Design awards in the "built" category went to the Baltimore City Garage in the 300 block of E. Baltimore St. and the College Center East at Loyola College, both by Cho, Wilks & Benn Architects; and Maryland's Emerging Technology Center in Canton, by Design Collective Inc. The third project, part of the Can Company complex on Boston Street, was chosen to receive the first annual Michael F. Trostel Award for Excellence in a Historic Preservation Project.

Design awards in the "unbuilt" category went to a redevelopment plan for Lafayette College in Easton, Pa., by RTKL Associates Inc., and a design for a regional meteorological center in North Carolina by Craig Carbrey.
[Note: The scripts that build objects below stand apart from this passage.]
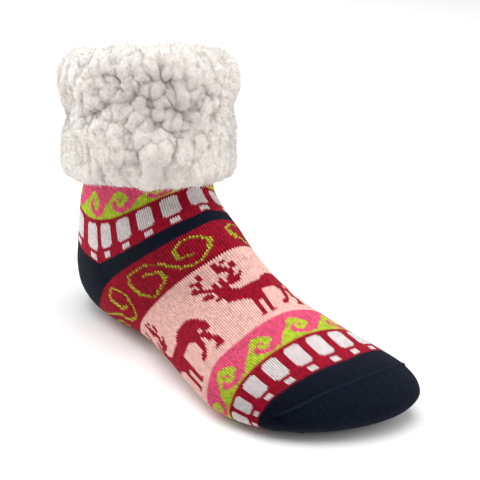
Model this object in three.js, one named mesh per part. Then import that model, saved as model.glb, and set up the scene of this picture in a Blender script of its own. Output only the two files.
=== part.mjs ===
// Slipper sock for the right foot: a jacquard sock knitted whole, and a thick sherpa cuff turned down over
// its top edge.
// Millimetres. +X runs from heel to toe, +Y towards the big toe's side, +Z up. The floor is at z = 0, and
// the origin is on the floor under the middle of the sock's bounding box.
import * as THREE from 'three';
import { mergeVertices } from 'three/addons/utils/BufferGeometryUtils.js';

// Driving sizes of the last, the foot-shaped form that the sock is stretched over
const footLength = 256; // heel back to toe tip
const ballWidth = 107;
const heelWidth = 74;
const legHeight = 100; // floor to where the straight leg begins, on its axis
const legSetback = 52; // heel back to the leg's axis at that height
const legDepth = 89; // heel side to instep side
const legWidth = 78;
const legShift = -3; // where that axis starts, sideways of the heel's middle
const legLean = 13; // degrees, leaning back over the heel
const legSideLean = 6; // degrees, leaning to the big toe's side

// The knit
const knitWall = 3;
const knitTop = 74; // length of straight leg under the cuff, up to the knit's top edge
const aroundSegments = 36;

// The sherpa cuff, measured along the leg and out from the knit
const cuffStart = 1; // how far up the straight leg its lower edge lies
const cuffPile = 16.5; // thickness of the turned-down layer
const cuffLining = 7; // thickness of the layer inside the leg
const cuffInside = 34; // how deep that layer reaches into the leg
const cuffRoll = 6; // thickness of the fold over the knit's top edge
const cuffSegments = 72;

// The curls that the cuff's pile clumps into
const curlHeight = 3.2;
const curlSpacing = 15;

const clearance = 0.3; // gap between pieces that meet

// Sections of the last, from the leg down around the heel and forward to the toes. Each joins a point on
// the instep line to a point on the heel and sole line.
// alongF, upF: instep point. alongB, upB: sole point. Along is a share of footLength, up of legHeight.
// half: half width, a share of the named width. shift: sideways, a share of ballWidth. ridge: how far the
// instep line leans to the big toe's side, the same. tilt: share of legSideLean. waist: where the widest
// point lies from sole (0) to instep (1). roundF, roundB: squareness of the two halves, 2 for an ellipse.
// steps: rings to the next row.
const sectionColumns = [
  'alongF', 'upF', 'alongB', 'upB', 'half', 'shift', 'ridge', 'tilt', 'waist', 'roundF', 'roundB', 'steps',
];
const heelSections = [
  [.382, 1.010, .012, .740, .525, -.020, 0, .8, .50, 2.0, 2.0, 2],
  [.412, .955, .000, .545, .525, -.015, 0, .6, .49, 2.0, 2.0, 2],
  [.450, .905, -.006, .370, .530, -.010, 0, .4, .47, 2.0, 2.0, 2],
  [.488, .855, -.003, .230, .535, -.005, 0, .2, .45, 2.0, 2.1, 2],
  [.523, .795, .022, .095, .530, 0, 0, 0, .43, 2.0, 2.2, 2],
  [.557, .728, .080, .000, .520, .008, .01, 0, .42, 2.0, 2.2, 3],
  [.591, .660, .185, -.020, .520, .015, .02, 0, .41, 2.0, 2.2, 3],
];
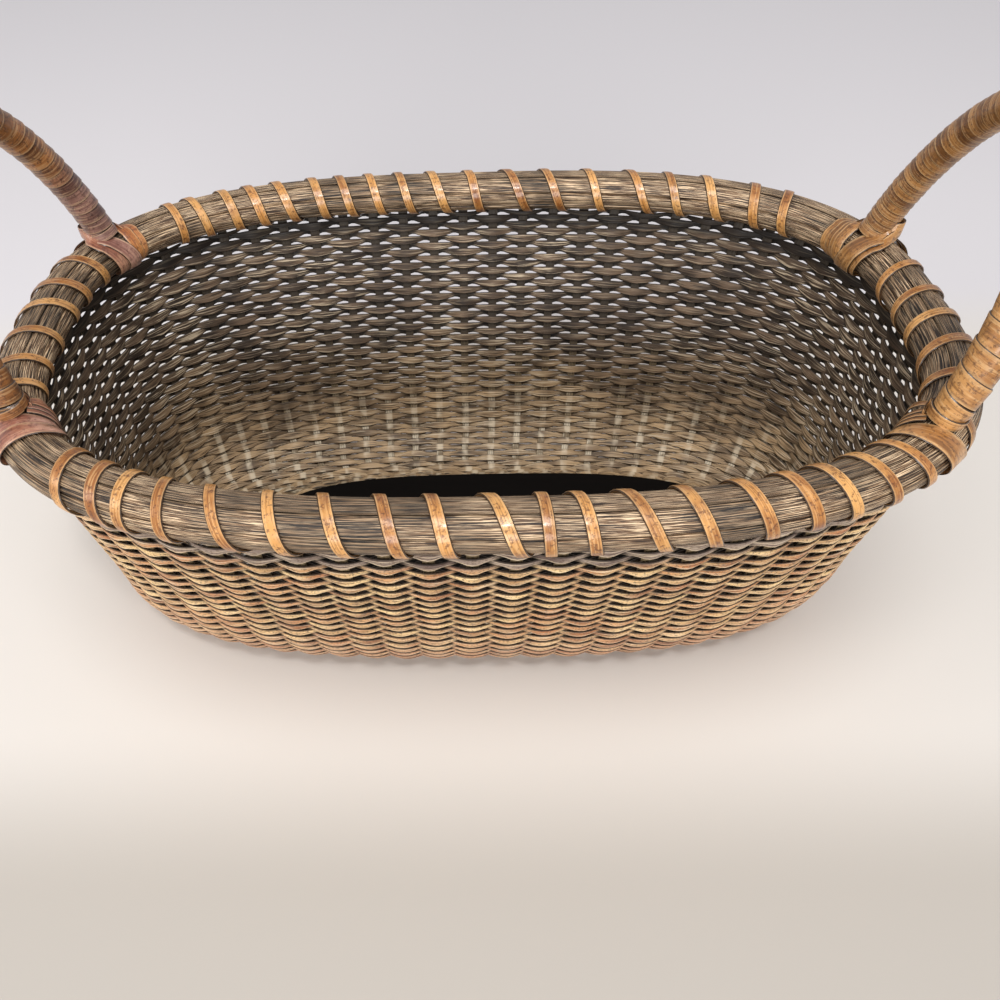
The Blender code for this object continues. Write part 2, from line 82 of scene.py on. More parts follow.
def oval(half_length, half_width, squareness, angle):
    power = 2.0 / squareness
    c, s = np.cos(angle), np.sin(angle)
    x = half_length * np.sign(c) * np.abs(c) ** power
    y = half_width * np.sign(s) * np.abs(s) ** power
    return x, y


TABLE_ANGLES = np.linspace(0.0, 2.0 * math.pi, 7201)
table_x, table_y = oval(RIM_HALF_LENGTH, RIM_HALF_WIDTH, RIM_SQUARENESS, TABLE_ANGLES)
table_steps = np.hypot(np.diff(table_x), np.diff(table_y))
TABLE_TRAVEL = np.concatenate(([0.0], np.cumsum(table_steps)))
RIM_LENGTH = float(TABLE_TRAVEL[-1])
STAVE_PITCH = RIM_LENGTH / STAVE_COUNT


def oval_angle(step):
    return np.interp((step * STAVE_PITCH) % RIM_LENGTH, TABLE_TRAVEL, TABLE_ANGLES)


def unit(vectors):
    return vectors / np.linalg.norm(vectors, axis=-1, keepdims=True)


def rim_outward(step):
    x, y = oval(RIM_HALF_LENGTH, RIM_HALF_WIDTH, RIM_SQUARENESS, oval_angle(step))
    power = RIM_SQUARENESS - 1.0
    nx = np.sign(x) * np.abs(x / RIM_HALF_LENGTH) ** power / RIM_HALF_LENGTH
    ny = np.sign(y) * np.abs(y / RIM_HALF_WIDTH) ** power / RIM_HALF_WIDTH
    return unit(np.stack([nx, ny, np.zeros_like(nx)], axis=-1))


def rim_place(step, out, up):
    """Points at steps round the rim, moved outwards and up from its centre line."""
    step = np.asarray(step, float)
    x, y = oval(RIM_HALF_LENGTH, RIM_HALF_WIDTH, RIM_SQUARENESS, oval_angle(step))
    middle = np.stack([x, y, np.full_like(x, RIM_HEIGHT)], axis=-1)
    lift = np.stack([np.zeros_like(x), np.zeros_like(x), np.broadcast_to(up, x.shape)], axis=-1)
    return middle + rim_outward(step) * np.broadcast_to(out, x.shape)[..., None] + lift


print("once round the rim, mm:", round(RIM_LENGTH / MM, 1), "stave pitch:", round(STAVE_PITCH / MM, 2))

# %% [markdown]
# The bowl's wall is described by rows of shares between the board and the rim: how far it has
# spread along the basket, how far across it, how high it has climbed, and how much of the
# board's small shift towards the right end is left. A smooth curve through the rows gives a
# rounded wall, where straight pieces would show as bands.

# %% The bowl's surface
PROFILE_SHARES = np.array([
    (0.0, 0.0, 0.0, 1.0),
    (0.52, 0.145, 0.0, 0.0),
    (0.70, 0.42, 0.09, 0.0),
    (0.786, 0.567, 0.22, 0.0),
    (0.825, 0.65, 0.365, 0.0),
    (0.98, 0.98, 0.91, 0.0),
    (1.0, 1.0, 0.97, 0.0),
])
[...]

Honorable mentions in the built category went to Beth El Chapel in Baltimore County, by Alexander Design Studio; the club level at PSINet Stadium, by Cho, Wilks and Benn; The Can Company, by Design Collective ; renovation of a master bedroom suite by Patrick Sutton Associates; Leith Symington Griswold Hall at the Peabody Institute, by Ziger/Snead Inc. & Charles Brickbauer; and Cherry Hill Town Center, by Cho, Wilks & Benn. For unbuilt work, an honorable mention went to a conference center for Christian Church in Bethany Beach, Del., by Cho, Wilks & Benn.

Residential design awards went to Mark McInturff of McInturff Architects; GOOD/Architecture, and Hammond Associates. The awards will be presented in a ceremony starting at 6: 30 p.m. Oct. 22 at the University of Maryland's School of Nursing. A grand design award will be revealed at the awards ceremony.